Level 6 Valued Member
My "blue" is using a three day per week schedule instead of four.  I'm going to continue until the twenty workouts are up.
 

jkvandal

Level 6 Valued Member
I started this plan a couple weeks ago after working on the PM for a couple months.  At that point, the only KB I owned was a 20kg, so I was performing the workouts with a couple ankle weights strapped onto the KB, bringing it up to 49 lbs.  The first workout or two were rough on the grip/cardio, but I progressed quickly and within a week I had dropped 10 min (from 43 to 33 min on workout time).  

I ordered a Rogue 24kg and received that last week, but right now my workouts are hovering around 36 min total (Goblet Squat version).  I like to stick to programs as they are prescribed, because I don't pretend to be smarter than those who come up with them, but I also want to make sure I'm getting max benefit out of the workouts.  At the end of the workout, I'm definitely feeling it in my forearms and hammies, but not completely exhausted like the first few workouts.

Should I stick with the program as is and continue to lower my rest times, or should I boost the numbers of the strength exercises between the swings?  Or boost number of swings? I can move up in weight to 60lb when I work out at work, but at home I'm stuck with the 24kg. 

 

 
 

Gergely Niklai

Level 1 Valued Member
Hi everyone,

 

I finished yesterday, here's my two bits:

My goal was to try and do all sessions before breakfast. This was tough as I start my day early, and I have to stay up until late.

Picked 24kg bell. This turned out to be just the right size for me.

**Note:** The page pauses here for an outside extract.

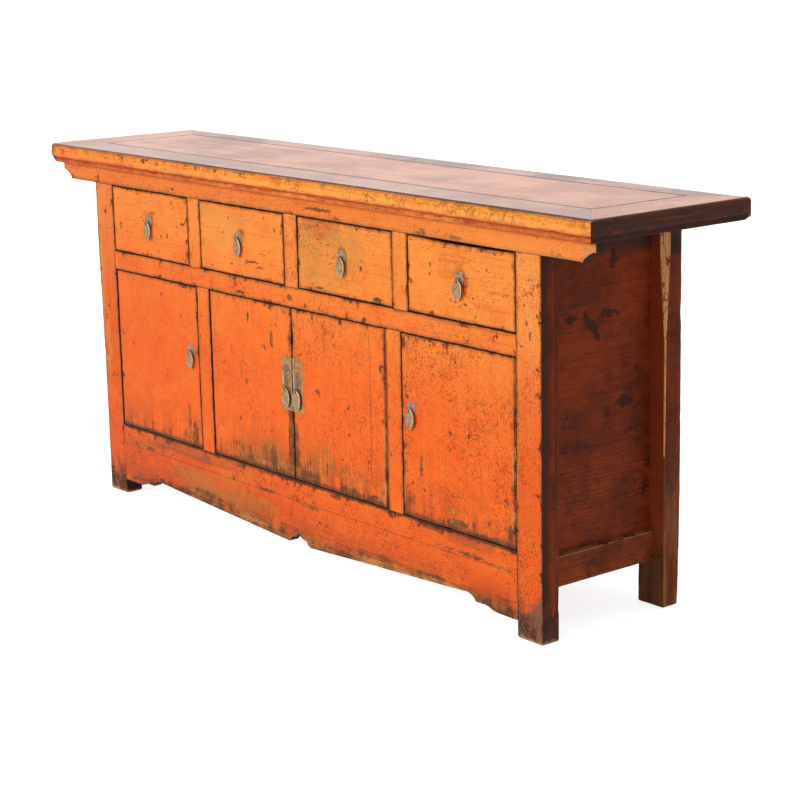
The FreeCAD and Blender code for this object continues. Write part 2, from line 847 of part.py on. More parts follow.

My strength moves were chin ups for pulls, and dips for pushes. To keep things simple I only did these. (I did goblet squats for warmup.)

Time. I started the program on 31st of October and wanted to finish by this week, so I had three sessions with only swings.

1st session took me 44 minutes (without warmup and cooldown).  I rested a lot at first, around 1 minute between the first three sets and 3 minutes after the set of 50 swings. First I reduced the 1 minute, then after a while the 3 minute rests. My best time with strength moves was 33 minutes, with only swings 30 minutes.

Grip. It was really challenging to do 50 swings at first. At the end it is still challenging, but more fun:) Obviously, the chin up days were tougher than dip days, because of grip fatigue. (I had some pain in one finger from around day 11, but I guess rolling a log over it a few weeks earlier didn't help much.) My grip definitely got stronger I could feel it improve almost every time.

Additonal. I printed out the cues for the 4 sets. Something like this; Set 1: hike pass, glutes. Set 2: throw the bell forward. Set 3: plank. Set 4: breathing. Put this on the wall and was reading it while I rested. This was the best thing in the 4 weeks as it kept me very conscious of my form and made my rediscover a few things:

Injury history is always important. I've noticed a slight imbalance in hip movement. It made my realize that my right ankle injury, which I almost forgot was the cause. Some extra stretching and knowing that it caused some problems along the chain helped a lot.
Swings work the whole body.
Rest (the grip) while the bell floats.
More abs.
More glutes.

I know these are obvious, but for me re-learning these was the best experience in the four weeks. I feel this program deepend my understanding of the swing. It was well worth the effort and I will do this program again in the future at least once a year.

Dan Jon, thank you.

 

 

(By the way, weight: -1 kg, waist: - 3cm.)

 
 

Thomas Sandberg

First Post
Hey everyone, a few people at my jiu-jitsu academy have been talking about doing this,  so I have two more tournaments then I'll be free to undertake this challenge. The only thing I worry about with this much swinging are developing muscular imbalances. All thoughts and opinions more than welcome.